By: Kelvin Chiringa
Law maker Jennifer Van Den Heever has made a startling claim that the poverty ministry has been distributing expired and rotten drought relief aid in the form of food parcels and maize meal.
Speaking in parliament this week, Van den Heever said the relief aid was meant for the years 2016 and 2017.
“Can the minister please furnish this August House about this development and whether this rotten and expired food is the alternative your ministry has come up with whilst locals wait the distribution of the delayed food parcels by your ministry?” she quizzed Kameeta.
She asked him if he was also aware that these alternative food parcels have long expired.
Van den Heever has also claimed that someone in the ministry felt the need to even go as far as indicating a new date, in pen that denies the actual expiry date of these foods.
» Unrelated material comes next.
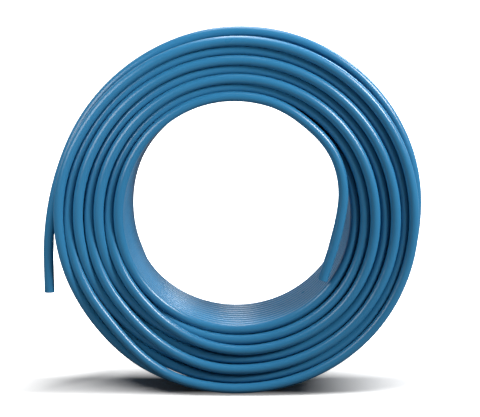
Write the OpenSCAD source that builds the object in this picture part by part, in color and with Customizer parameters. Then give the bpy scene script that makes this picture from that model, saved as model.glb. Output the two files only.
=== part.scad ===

“Are you aware that this maize meal is rotten and causing health reactions such as vomiting? What is your ministry doing to resolve this very pertinent issue that could be life-threatening,” she asked.
She did not make it clear in which areas this food was handed out.
Meanwhile, the ministry is yet to give a response to these questions which the law maker said she would ask the minister on the 28th of this month.
“A few weeks ago, I was asked to give my opinion on the delay in distribution of food parcels caused by an internal administrative error as given by the ministry of poverty eradication. I distinctively expressed my concern about the condition in which this delay in delivery was going to leave the food parcels in, especially at delivery,” she said.
The poverty ministry has so far spent a total amount of N$70 million for the acquisition of food parcels and administration of the food bank programme.
The programme, together with the World Food Programme, received a huge boost in terms of operationalisation with the official launch of the biometric system called SCOPE in November 2018.
Kameeta is on record saying that food beneficiaries would be introduced to income generating programs in order to graduate from food handouts and generate income to sustain themselves.
He said the concept of the Food Bank does not only consist of food handouts but will be re-engineered to include special case management and graduation model programs.
“We are not handing out food to make our people lazy like some people are saying. We do this with and intention to have them off the street. We do not want them to work on empty stomachs because they will not be able to concentrate.”
“We have worked tirelessly to make sure that every person has food on the table before they go out with their ideas to start their business. What I am saying is eventually a beneficiary will move forward once they have concrete income either from their business or from employment,” he said.